JOB: Show every line in the records below that contains the word "caption".
┌────────
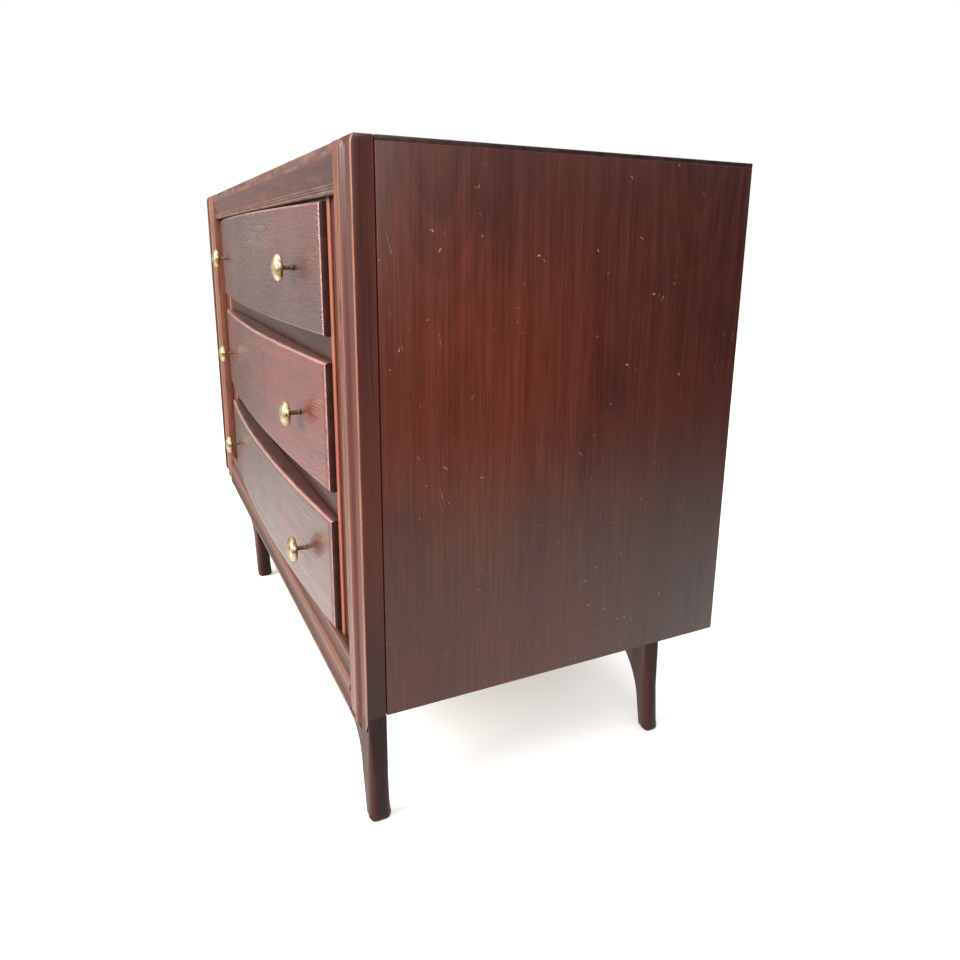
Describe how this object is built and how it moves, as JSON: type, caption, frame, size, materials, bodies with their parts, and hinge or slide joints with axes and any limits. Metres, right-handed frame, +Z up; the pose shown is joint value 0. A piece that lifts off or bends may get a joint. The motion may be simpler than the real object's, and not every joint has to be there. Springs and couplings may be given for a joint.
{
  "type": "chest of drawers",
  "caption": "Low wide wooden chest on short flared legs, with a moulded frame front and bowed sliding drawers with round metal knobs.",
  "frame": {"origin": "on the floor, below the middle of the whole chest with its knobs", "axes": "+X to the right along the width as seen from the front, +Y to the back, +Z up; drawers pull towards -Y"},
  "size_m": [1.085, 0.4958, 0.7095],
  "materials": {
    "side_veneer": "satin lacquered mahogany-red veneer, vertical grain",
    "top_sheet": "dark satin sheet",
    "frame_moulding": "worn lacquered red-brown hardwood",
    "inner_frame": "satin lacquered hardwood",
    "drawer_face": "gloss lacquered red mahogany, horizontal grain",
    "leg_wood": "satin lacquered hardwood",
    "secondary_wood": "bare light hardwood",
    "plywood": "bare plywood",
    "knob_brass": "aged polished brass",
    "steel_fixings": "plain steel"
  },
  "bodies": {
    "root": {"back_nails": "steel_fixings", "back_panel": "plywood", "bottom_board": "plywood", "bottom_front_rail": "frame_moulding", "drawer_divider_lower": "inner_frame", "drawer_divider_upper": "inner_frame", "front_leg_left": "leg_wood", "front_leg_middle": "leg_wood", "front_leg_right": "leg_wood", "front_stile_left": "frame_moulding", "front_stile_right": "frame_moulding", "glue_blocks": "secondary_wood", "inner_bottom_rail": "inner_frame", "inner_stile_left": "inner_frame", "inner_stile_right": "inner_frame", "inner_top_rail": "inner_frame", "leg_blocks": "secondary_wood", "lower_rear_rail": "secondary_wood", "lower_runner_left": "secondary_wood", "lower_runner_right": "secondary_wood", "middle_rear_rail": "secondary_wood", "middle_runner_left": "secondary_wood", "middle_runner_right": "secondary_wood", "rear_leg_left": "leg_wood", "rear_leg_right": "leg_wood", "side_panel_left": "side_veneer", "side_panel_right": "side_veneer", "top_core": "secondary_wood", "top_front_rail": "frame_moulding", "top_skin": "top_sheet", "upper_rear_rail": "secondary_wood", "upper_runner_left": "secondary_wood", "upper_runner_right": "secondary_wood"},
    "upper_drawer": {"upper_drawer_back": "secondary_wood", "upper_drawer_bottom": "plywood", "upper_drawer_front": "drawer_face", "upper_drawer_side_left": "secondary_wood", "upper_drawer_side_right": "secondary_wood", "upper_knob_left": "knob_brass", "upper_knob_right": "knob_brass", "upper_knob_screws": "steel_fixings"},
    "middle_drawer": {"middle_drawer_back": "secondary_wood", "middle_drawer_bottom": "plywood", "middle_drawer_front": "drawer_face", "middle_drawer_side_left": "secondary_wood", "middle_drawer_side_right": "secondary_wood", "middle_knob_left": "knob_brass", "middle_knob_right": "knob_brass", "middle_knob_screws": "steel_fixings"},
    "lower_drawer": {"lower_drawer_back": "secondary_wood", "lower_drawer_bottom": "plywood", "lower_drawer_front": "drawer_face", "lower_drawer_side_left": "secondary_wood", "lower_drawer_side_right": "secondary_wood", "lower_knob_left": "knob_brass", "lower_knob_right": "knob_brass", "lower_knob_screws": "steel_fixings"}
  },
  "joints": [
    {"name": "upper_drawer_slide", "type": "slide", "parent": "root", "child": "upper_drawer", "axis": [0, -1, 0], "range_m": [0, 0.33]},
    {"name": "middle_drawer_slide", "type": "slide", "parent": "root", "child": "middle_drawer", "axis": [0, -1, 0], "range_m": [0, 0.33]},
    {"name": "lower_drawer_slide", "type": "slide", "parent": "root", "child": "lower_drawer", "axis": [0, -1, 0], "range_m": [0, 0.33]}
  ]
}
└────────
┌────────
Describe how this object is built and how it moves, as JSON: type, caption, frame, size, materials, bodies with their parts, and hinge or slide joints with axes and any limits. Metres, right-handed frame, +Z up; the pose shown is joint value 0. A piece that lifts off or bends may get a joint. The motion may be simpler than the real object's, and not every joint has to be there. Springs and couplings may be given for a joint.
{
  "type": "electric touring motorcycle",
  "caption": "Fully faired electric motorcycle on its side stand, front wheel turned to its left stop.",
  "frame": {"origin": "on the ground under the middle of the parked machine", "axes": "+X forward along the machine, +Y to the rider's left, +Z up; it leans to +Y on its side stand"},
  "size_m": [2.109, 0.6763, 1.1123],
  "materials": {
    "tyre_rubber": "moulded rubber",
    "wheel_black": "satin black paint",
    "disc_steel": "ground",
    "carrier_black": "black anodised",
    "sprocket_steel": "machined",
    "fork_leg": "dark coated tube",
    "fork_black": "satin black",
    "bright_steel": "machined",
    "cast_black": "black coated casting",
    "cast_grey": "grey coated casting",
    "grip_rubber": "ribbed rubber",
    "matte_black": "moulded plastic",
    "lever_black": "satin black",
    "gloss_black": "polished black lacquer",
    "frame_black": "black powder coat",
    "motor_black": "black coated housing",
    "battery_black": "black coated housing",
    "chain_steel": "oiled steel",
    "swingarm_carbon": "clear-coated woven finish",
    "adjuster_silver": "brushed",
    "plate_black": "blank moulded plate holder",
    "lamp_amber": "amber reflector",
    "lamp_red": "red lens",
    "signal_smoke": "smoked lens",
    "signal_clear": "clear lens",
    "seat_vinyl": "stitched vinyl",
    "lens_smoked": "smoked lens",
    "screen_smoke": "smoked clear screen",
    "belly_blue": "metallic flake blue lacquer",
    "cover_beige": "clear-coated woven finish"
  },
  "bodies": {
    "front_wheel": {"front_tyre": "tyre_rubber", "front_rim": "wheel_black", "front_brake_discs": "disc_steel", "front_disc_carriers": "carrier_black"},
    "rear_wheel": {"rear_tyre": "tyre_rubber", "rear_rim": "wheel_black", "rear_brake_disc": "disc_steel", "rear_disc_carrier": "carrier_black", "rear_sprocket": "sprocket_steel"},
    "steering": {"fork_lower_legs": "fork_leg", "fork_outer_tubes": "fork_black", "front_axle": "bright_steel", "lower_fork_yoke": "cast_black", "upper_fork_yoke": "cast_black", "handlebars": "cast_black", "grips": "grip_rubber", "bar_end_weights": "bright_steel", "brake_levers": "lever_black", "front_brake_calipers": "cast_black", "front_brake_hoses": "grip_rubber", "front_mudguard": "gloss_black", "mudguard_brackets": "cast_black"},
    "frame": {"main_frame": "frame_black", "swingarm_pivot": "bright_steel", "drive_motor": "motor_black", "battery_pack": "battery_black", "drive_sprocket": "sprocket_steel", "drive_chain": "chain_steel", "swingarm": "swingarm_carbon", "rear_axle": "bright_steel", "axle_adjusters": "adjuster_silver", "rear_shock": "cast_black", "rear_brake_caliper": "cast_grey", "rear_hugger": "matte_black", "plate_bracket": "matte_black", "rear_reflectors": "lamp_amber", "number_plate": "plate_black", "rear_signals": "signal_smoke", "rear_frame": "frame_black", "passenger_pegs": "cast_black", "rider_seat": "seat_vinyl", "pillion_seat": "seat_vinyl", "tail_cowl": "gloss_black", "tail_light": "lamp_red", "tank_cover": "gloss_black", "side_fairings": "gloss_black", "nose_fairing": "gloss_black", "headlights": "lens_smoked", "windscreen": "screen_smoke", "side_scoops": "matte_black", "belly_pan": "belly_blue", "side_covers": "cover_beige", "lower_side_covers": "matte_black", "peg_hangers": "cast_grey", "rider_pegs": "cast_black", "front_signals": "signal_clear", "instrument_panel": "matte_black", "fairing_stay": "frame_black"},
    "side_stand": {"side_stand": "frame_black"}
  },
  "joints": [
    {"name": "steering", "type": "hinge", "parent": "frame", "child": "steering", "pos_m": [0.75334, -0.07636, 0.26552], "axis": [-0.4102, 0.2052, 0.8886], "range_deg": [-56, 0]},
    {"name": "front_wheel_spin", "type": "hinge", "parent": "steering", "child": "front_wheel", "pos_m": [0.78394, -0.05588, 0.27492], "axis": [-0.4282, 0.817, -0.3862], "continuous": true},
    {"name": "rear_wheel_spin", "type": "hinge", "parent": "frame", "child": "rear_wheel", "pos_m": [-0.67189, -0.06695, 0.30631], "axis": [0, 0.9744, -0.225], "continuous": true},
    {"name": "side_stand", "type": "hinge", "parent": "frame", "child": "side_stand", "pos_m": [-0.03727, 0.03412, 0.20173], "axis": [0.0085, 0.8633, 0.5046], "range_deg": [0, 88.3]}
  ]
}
└────────
RESPONSE:
Describe how this object is built and how it moves, as JSON: type, caption, frame, size, materials, bodies with their parts, and hinge or slide joints with axes and any limits. Metres, right-handed frame, +Z up; the pose shown is joint value 0. A piece that lifts off or bends may get a joint. The motion may be simpler than the real object's, and not every joint has to be there. Springs and couplings may be given for a joint.
  "caption": "Low wide wooden chest on short flared legs, with a moulded frame front and bowed sliding drawers with round metal knobs.",
Describe how this object is built and how it moves, as JSON: type, caption, frame, size, materials, bodies with their parts, and hinge or slide joints with axes and any limits. Metres, right-handed frame, +Z up; the pose shown is joint value 0. A piece that lifts off or bends may get a joint. The motion may be simpler than the real object's, and not every joint has to be there. Springs and couplings may be given for a joint.
  "caption": "Fully faired electric motorcycle on its side stand, front wheel turned to its left stop.",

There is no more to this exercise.